Haskell also contributes four original tracks to the Joyride soundtrack.

"Dancin' in Alaska" is a country honky-tonk tune that’s brasher than most and with a sharp edge, some of the electric guitar playing giving it a pleasantly nasty sound.

Harmonica takes the melody for "Eatin' Dog Food", a subdued country instrumental that sounds haunted and lonesome.

“The Getaway" is a late-night piece with an eerie elctronic instrument creating an instant atmosphere of shadows and intrigue, floating over a percolating disco-ish foundation. It’s short and resolves quickly.

And then the last one from Haskell is "Train Stuff", a savage disco instrumental that has a tense and aggressive energy with relentless drums amd rhythm guitar as well as some acid rock electric lead guitar work. Easy to imagine this as being for a car chase or similar action scene.

The rest is ELO.

First up from them is "Tightrope", which has a big rich sound with different voices playing lines of different speed and mood before swinging into a straight rock groove with vocals about having more losing days than winning days. There are “classical music” influences and elements that increase the drama.

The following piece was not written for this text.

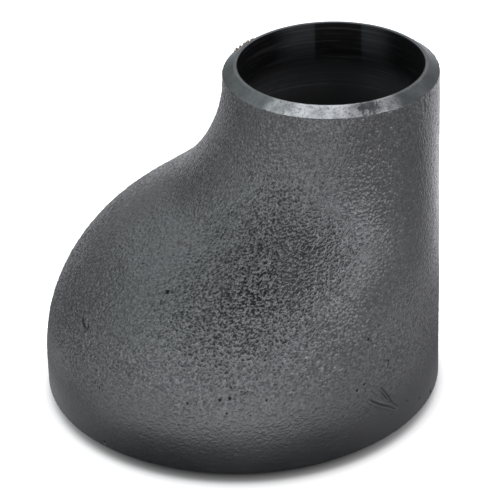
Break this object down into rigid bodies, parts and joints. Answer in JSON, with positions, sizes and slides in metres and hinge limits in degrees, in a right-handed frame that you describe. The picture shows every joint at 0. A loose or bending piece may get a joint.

"Can't Get It Out of My Head" is a moody and atmospheric love song. Was this a hit or does it just sound a lot like some other song that was a hit? It’s a really nice song with a somewhat daring keyboard solo.

After that is "Boy Blue", an upbeat, relatively normal rock/pop song with an interesting mix of triumph and melancholy and an unexpected mixture of breaks from acoustic instruments playing “classical” influenced lines and electric instruments delivering the 1970s sounds.

“So Fine" opens with a chorus of angelic voices and then the band bursts in with a bright and fast energy and a mixture of rock, pop and soul that would probably go over okay with the disco crowd. As usual, ELO does interesting and unexpected things with instrumentation and arrangement. This song has a startling cut to a totally different soundscape with percussion up front and then effortlessly slides back into the song we started with.

Computery bleeps and bloops introduce "Telephone Line", which is actually a piano ballad enhanced by ELO's strings and electronic sounds.

"Rockeria!" starts with an opera singer presenting what sounds like a fragment if a delicate and lovely aria before the band smashed down the door with pounding drums and slide electric guitar. Of course the band plays hide and seek, disappearing and being replaced by the opera singer and strings, only to come crashing back in again. Just when you think you’ve heard it all, there’s a surf drums break.

And that's it! Probably there's music in the movie that isn't on the record. Maybe someday there'll be a complete release of Joyride!